When I look at others and put in my "shoulds" concerning how they "should" act, what they "should" say, where they "should" go, who their friends "should" be, what course they "should" take, I am not only being judgmental, but I am also limiting my influence and impact in their lives.  By making a choice to put "shoulds" on myself or others I am in essence saying, I am in control and know what is best.  This could not be farther from the truth, however often it's how we live our lives.  The word of God tells me that my responsibility is to love
"Above all, love each other deeply (earnestly)"  ~1 Peter 4:8  

"So now I am giving you a new commandment: Love each other.

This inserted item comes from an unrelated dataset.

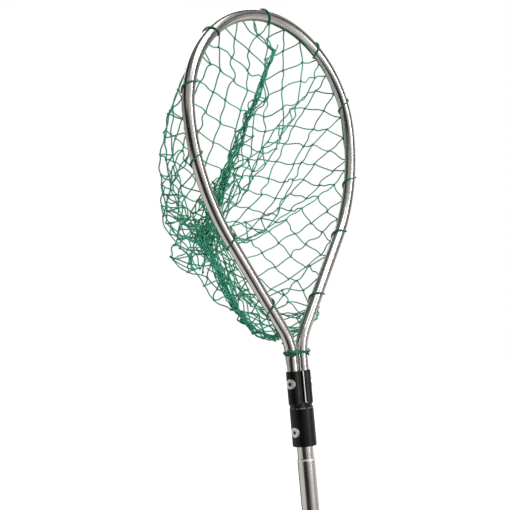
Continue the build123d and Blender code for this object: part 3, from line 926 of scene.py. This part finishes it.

Just as I have loved you, you should love each other."      ~ John 13:34

~Bonnie


 






Thursday, November 10, 2011

Believing in Me

I have been doing some work on me and as it's always been it goes back to my self esteem (or lack of) in certain areas.   I realize that I am very confident in certain areas and don't have the slightest doubt in my ability there.   I also realize that in some aspects I am totally not confident and when they come up (whether within me or in my daily life) it affects me the same way each time.  

I have traced some of the reasons that I think attribute to this, but in many ways there are things that are a part of my past that seem to be a part of who I am today and directly seem to have molded me.  Being able to believe in myself in all areas is my ultimate goal.  I sometimes feel like I am making progress and then other times it seems that I have made none.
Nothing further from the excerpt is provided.